Josef ist in der christlichen Tradition
eher der Untergebutterte, der Verdeckte, der im Schatten von Mutter
und Kind Stehende. Aber er tut immer, was getan werden muss und
rettet beide.
Die Frömmigkeit hatte es von jeher
leichter mit ihm als er es selbst in seinem Leben hatte – stets
war er der Nicht-Echte und doch als Hausvater Benötigte; in der
frommen Verehrung wird er zur treuen Seele, zum schweigenden Vorbild,
zur irdischen Herkünftigkeit, zum menschlich-unvollkommen-gediegenen
Abglanz des wirklichen Vaters, zum Handwerker und Ausbilder des
späteren Erlösers.
Vertraueneinflößend. Most Poniatowskiego, Warschau, 2015. |
Andreas Knapp schreibt in "unterwegs
zum kind"1
über diesen Josef:
"ein mann voller pläne
die im traum schon zerbrechen
verzichtet auf begreifen
vertrauensselig wie ein kind"
In der Spur seiner den Worten des
Engels trauenden Verlobten Maria steht er hier also als einer da, der
nicht mehr sein eigenes Lebensglück sucht und festhalten will,
sondern auf die Träume Gottes hört – und sich ihnen unterordnet.
Nicht das kritische Nachhaken, kein
Auflehnen gegen Fremdbestimmung, nicht das lange Reflektieren vor der
Entscheidung. Insofern ist er uns aufgeklärt-kritischen Geistern des
21. Jahrhunderts fremd. Aber gerade so kann seine Person eine
Einladung sein zur Emphase, zum Großmut, zum Vertrauen.

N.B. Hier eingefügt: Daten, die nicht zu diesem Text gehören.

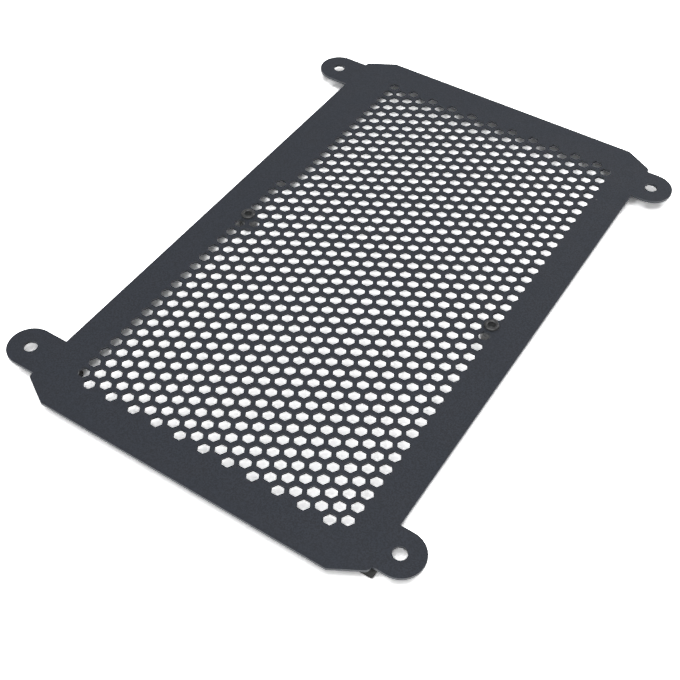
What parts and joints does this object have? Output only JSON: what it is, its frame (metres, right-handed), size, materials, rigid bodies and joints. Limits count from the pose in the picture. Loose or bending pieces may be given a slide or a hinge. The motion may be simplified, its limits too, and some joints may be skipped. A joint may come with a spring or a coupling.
{
  "type": "motorcycle radiator guard",
  "caption": "Flat perforated sheet-metal radiator guard with a hexagonal mesh, a solid border, drilled mounting ears, rubber bumpers and foam pads.",
  "frame": {"origin": "middle of the four ear holes, on the sheet's underside, which is the face that the ears mount by", "axes": "+X along the short edges, towards the pair of ears that stand out less; +Y along the long edges, away from the camera in the picture; +Z out of the sheet's top face, the face away from the radiator"},
  "size_m": [0.2224, 0.31, 0.0091],
  "materials": {
    "coated_metal": "matt black powder coat with a fine texture, on laser-cut sheet metal",
    "rubber": "smooth moulded black rubber",
    "foam": "matt black closed-cell foam with cut faces"
  },
  "bodies": {
    "root": {"sheet": "coated_metal", "bumper_left": "rubber", "bumper_right": "rubber", "pad_front_left": "foam", "pad_front_right": "foam", "pad_back_left": "foam", "pad_back_right": "foam"}
  },
  "joints": []
}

Zugleich steht er, darin uns viel
näher, für Menschen mit gebrochenen Lebensplänen, für die gerade
Gescheiterten – die an ihm sehen können, dass in den Scherben noch mehr sein kann. Dass sich im ungewollten Umbruch vielleicht etwas
verbirgt, das Leben verheißt.
Und ein zweiter Punkt: In "nazaret"2
hebt Andreas Knapp auf die Spiritualität des Alltags ab und weist
hin auf die Gegenwart Gottes mitten darin. Josef selbst bleibt
ungenannt.
"das leben pulsiert im rhythmus
von hammer und säge
die hobelspäne der zeit
fallen auf den boden
der normalität"
Josef war der Normalo. Einer, der ein
Leben lang dasselbe tat. Durch und durch bodenständig, trotz des
außergewöhnlichen Anfangs. Ob ich das als vorbildhaft begreifen
soll, weiß ich nicht. Ich bin nicht so. Aber etwas in mir fragt
sich, ob es einem Kind nicht tatsächlich gut tut. Von wegen
Verlässlichkeit, gefestigte Strukturen, Vertrauen fassen in die Welt
und so.
Wahrscheinlich hat es Jesus und seinem
Lebensrhythmus, vielleicht sogar der Beziehung zu seinem Gottvater
gut getan.
Wahrscheinlich ist Josef mit seiner
Opferbereitschaft, seiner Gottgehörigkeit, seiner Treue und
Beständigkeit tatsächlich ein gutes Vorbild für den freiheitsliebenden und gottsuchenden Sohn gewesen.
Beständigkeit und Ruhe. Innerstädtisches Gymnasium, Rostock, 2015. |
1 In:
A. Knapp, Heller als Licht. Biblische Gedichte. Würzburg 2014, 45.